Se hace poco a poco, como el ir quitando las sucesivas capas de una cebolla, pero lo cierto es que el desmantelamiento del Estado se viene haciendo en España de forma inexorable.
No sólo pasa en Euskadi y Cataluña, de las que hablaremos en seguida, sino que el estilo de cogobernanza autonómica ha impuesto un modelo descentralizador que hace que los ciudadanos de una u otra Comunidad sean diferentes y no sólo en la guerra impositiva que se ha establecido entre ellas.
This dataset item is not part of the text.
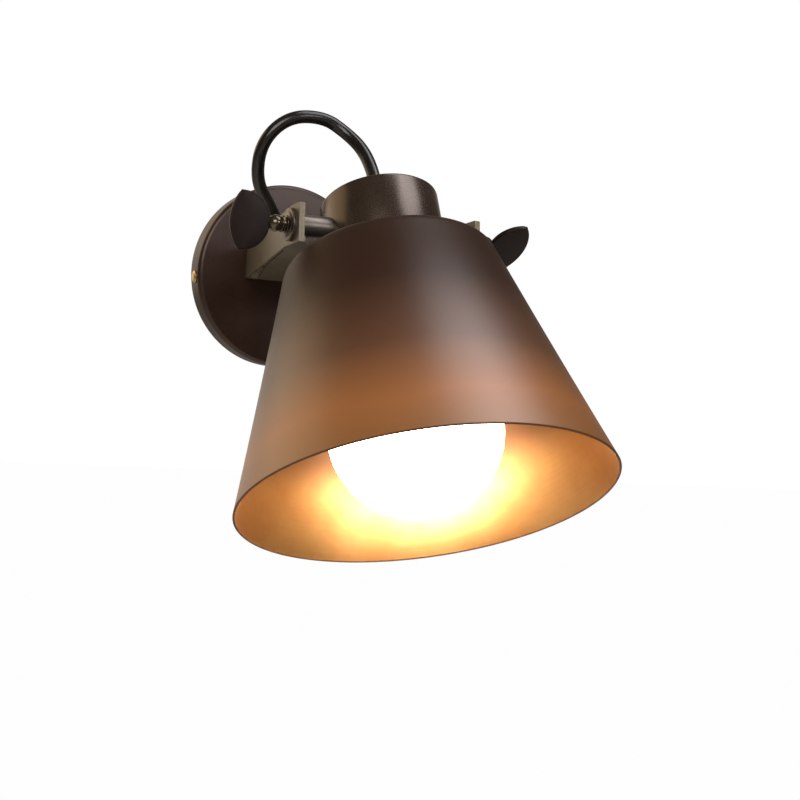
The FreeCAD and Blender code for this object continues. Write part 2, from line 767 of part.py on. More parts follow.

Si repasamos los tres poderes del Estado vemos que se han envilecido no sólo en su composición, partidista y obsecuente con quienes los nombraron, sino en su actuación cotidiana. Lo grave no sólo es eso, sino la desaparición institucional del Estado en parte del país.
En el caso de Cataluña, la previsible atenuación del delito de sedición, previa, quizás, a su desaparición del Código Penal, sólo es el último clavo, hasta ahora, del ataúd de la unidad nacional. Su reducción de penas viene a ser una invitación a quienes fueron condenados por ella y a sus seguidores, a repetirla a más bajo precio, pues ya han avisado públicamente que “lo volveremos a hacer”.
Por lo demás, la legalidad del Estado apenas existe ya en Cataluña, donde la rebeldía ante la ley del Parlamento autonómico es constante y se vulneran las sentencias con tal de que el español desaparezca socialmente de la vida cotidiana del Principado.
Si esto es así en Cataluña, no digamos nada de Euskadi, donde se ha conseguido ya la existencia de federaciones deportivas distintas y hasta enfrentadas con las de España y se insiste en crear una institución judicial propia para aplicar sus propias leyes.
No quiero seguir desbrozando un camino para mí obvio hacia el troceamiento inexorable del país. Sólo pretendo recordar que cada concesión que se hace a los separatistas, en vez de aplacarlos, excita su apetito independentista. Por eso, cualquier concesión, por el motivo que sea, no es más que un suicidio a plazos.